I've been an iPhone user since the iPhone 4. I've bought every new model, subscribed to Apple Music, and even convinced my parents to switch. I'm deep in the ecosystem — AirPods, Apple Watch, MacBook, the whole thing. But I'm seriously considering leaving. Not because the hardware is bad, not because of the price, but because of something that seems trivial: text messages. Specifically, the green bubble.
If you're not familiar, here's the deal: iMessage uses blue bubbles for iPhone-to-iPhone messages. Android users get green bubbles. And in the US, having a green bubble is social suicide. I've seen group chats where people actively exclude Android users because their messages break the thread, ruin reactions, and compress videos. It's petty, it's childish, but it's real. And I'm tired of being part of a system that encourages that kind of tribalism.
But it's more than just the color. Apple has refused to adopt RCS (Rich Communication Services), the modern messaging standard that would allow features like read receipts, typing indicators, and high-quality media between iPhones and Android. Instead, they've doubled down on iMessage exclusivity, using it as a lock-in mechanism. The European Union is even investigating whether this is anti-competitive behavior. And honestly? It is.

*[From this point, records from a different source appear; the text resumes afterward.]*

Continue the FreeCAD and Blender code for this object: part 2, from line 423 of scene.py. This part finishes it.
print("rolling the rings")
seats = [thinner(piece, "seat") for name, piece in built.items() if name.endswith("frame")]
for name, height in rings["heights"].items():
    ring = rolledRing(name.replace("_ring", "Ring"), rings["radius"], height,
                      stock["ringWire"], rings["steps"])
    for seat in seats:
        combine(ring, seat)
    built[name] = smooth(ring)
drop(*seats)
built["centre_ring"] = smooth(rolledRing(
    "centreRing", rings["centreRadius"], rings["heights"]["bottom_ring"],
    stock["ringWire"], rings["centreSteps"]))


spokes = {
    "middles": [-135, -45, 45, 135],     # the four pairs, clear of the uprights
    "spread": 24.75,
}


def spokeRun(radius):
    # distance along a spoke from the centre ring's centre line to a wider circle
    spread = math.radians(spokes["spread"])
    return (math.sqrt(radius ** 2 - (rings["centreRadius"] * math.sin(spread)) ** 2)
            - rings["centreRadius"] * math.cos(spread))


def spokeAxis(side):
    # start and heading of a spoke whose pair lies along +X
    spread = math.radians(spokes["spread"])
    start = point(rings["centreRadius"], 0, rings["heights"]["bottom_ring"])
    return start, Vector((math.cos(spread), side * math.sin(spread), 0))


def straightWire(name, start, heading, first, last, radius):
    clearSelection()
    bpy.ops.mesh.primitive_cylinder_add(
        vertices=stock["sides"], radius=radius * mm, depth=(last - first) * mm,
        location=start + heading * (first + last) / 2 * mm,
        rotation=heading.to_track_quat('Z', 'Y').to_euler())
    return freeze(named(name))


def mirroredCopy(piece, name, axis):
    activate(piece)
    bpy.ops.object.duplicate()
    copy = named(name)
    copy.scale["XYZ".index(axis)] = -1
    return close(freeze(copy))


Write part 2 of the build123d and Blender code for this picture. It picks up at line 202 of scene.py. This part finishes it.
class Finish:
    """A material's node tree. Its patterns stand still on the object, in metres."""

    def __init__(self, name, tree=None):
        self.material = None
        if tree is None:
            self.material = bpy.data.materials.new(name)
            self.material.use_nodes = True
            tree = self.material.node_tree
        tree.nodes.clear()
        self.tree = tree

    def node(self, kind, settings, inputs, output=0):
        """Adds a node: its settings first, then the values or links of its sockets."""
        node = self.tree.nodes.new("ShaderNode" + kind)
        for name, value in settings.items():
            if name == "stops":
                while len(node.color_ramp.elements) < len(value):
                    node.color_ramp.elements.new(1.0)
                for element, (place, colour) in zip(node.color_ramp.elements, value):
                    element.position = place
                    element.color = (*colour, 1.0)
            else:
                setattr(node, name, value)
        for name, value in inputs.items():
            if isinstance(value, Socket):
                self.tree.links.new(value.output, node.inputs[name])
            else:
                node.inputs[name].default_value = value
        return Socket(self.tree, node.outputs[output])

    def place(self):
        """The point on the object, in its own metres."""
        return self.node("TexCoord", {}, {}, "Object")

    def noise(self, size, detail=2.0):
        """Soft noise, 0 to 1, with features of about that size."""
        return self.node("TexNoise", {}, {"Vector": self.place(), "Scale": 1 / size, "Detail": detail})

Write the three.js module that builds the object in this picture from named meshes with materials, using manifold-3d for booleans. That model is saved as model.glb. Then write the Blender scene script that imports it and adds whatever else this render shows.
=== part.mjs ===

The Real Cost of Green Bubbles
Let me give you an example. A few weeks ago, my friend Sarah switched from iPhone to a Google Pixel. Suddenly, our group chat was chaos. Her messages appeared as green bubbles, videos she sent were pixelated, and we couldn't react to her messages with thumbs up or heart eyes. It was so annoying that two people in the group actually asked her to get an iPhone again. She was hurt. I felt terrible for her. And I realized: this isn't about technology. It's about social pressure. Apple has weaponized a messaging protocol to make you feel bad for not buying their products. That's not okay.